Awalnya seh saya merasa tidak ada yang luar biasa ketika duduk paling belakang di acara resepsi kali ini. Saya senagaja pilih kursi paling belakang selain karena telat hadir, juga karena melihat ada kursi kosong yang paling dekat dengan pintu masuk acara. Praktis, jadi tidak perlu sibuk mencari kursi yang kosong di depan. Rupanya keputusan saya untuk duduk di kursi paling belakang ini, saya bisa berkenalan dengan seorang tokoh masyarakat Wawo. Beliau duduk di samping kana saya, namanya Arsyad Adam. Beliau ternyata seorang guru yang pernah menjadi kepala sekolah dasar selama 23 tahun dan kini sudah menjadi Pengawas Pendidikan di Kecamatan Wawo. Selama 15 tahun menjadi kepala sekolah di SDN Riamau, sebuah desa di sisi gunung bagian utara Kecamatan Wawo. Selebihnya menjadi kepala sekolah di Kawae dan sekolah lainnya. Pria asal Desa Maria ini walau seorang tokoh di wilayahnya, tidak memilih duduk manis di kursi depan seperti kebanyakan ‘tokoh’ lainnya. Karena kadang di daerah ini, kehormatan itu identik juga dengan tempat duduk yang paling depan.

Awalnya kami ngobrol biasa saja, saling megenalkan diri. Tetapi obrolan menjadi serius ketika saya mulai ajukan sejumlah pertanyaan terkait dengan kehidupan masyarakat Wawo. Hal itu diawali dengan ketertarikan saya terkait dengan begitu teraturnya para undangan yang memberikan ucapan selamat kepada pengantin dan keluarganya. ‘’Pak, teratur sekali ya para undangan memberikan ucapan selamat pada pengantin?,’’ tanya saya pada Pak Arsyad. Pria 58 tahun menjawab bahwa itu memang sudah menjadi tradisi di Wawo umumnya. ‘’Di sini tidak ada yang rebutan pak,’’ katanya singkat.
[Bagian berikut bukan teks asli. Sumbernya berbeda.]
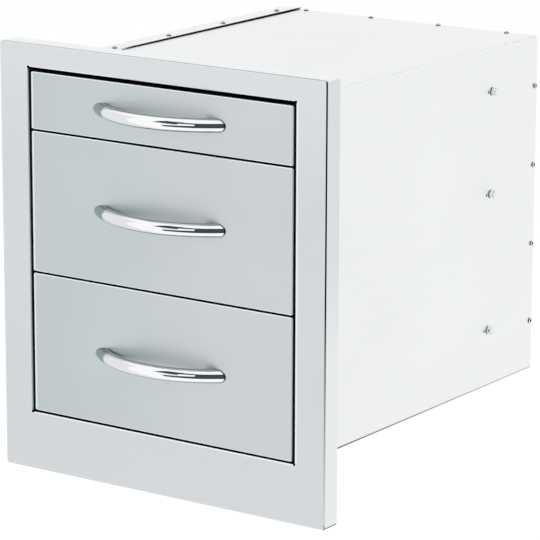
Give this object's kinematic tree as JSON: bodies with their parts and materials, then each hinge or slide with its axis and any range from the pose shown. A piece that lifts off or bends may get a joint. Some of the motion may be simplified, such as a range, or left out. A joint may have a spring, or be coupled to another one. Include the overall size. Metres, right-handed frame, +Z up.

Bagi pembaca menganggap mungkin hal yang saya tanyakan itu sederhana. Bukankah memang harusnya teratur? Bukankah di mana-mana juga sudah begitu, teratur dan antre tunggu giliran? Saya ingin menyampaikan bahwa fenomena teratur dan tunggu giliran itu, sudah semakin mahal di Bima. Semakin sulit didapati pemandangan di mana para undangan secara teratur mengikuti instruksi panitia saat memberikan ucapan selamat. Biasanya, begitu pemandu acara memberikan kesempatan kepada wanita terlebih dahulu misalnya, maka seluruh undangan wanita yang hadir langsung berebutan untuk bersalaman dengan pengantin. Biasanya, kondisi tidak terkendali karena berdesak-desakan. Rebutan pun terjadi dan ini terjadi di banyak tempat, termasuk di tempat ‘mewah’ sekelas Paruga Na’e pun terjadi hal seperti ini.

Bisa jadi karena alasan inilah, maka sekarang mulai marak acara resepsi dalam bentuk standing party. Siapa yang sudah datang terlebih dahulu dipersilahkan untuk memberikan ucapan selamat terslebih dahulu dan seterusnya. Tidak ada desak-desakan, karena undangan bisa memilih hadir jam berapa pun yang mereka kehendaki antara pukul 14.00 hingga pukul 16.30 atau 17.00. Artinya tidak perlu berdesak-desakan. Pengantin dan keluarganya pun sudah siap di pelaminan sejak jam yang sudah ditentukan. Jadi lumayan tertib.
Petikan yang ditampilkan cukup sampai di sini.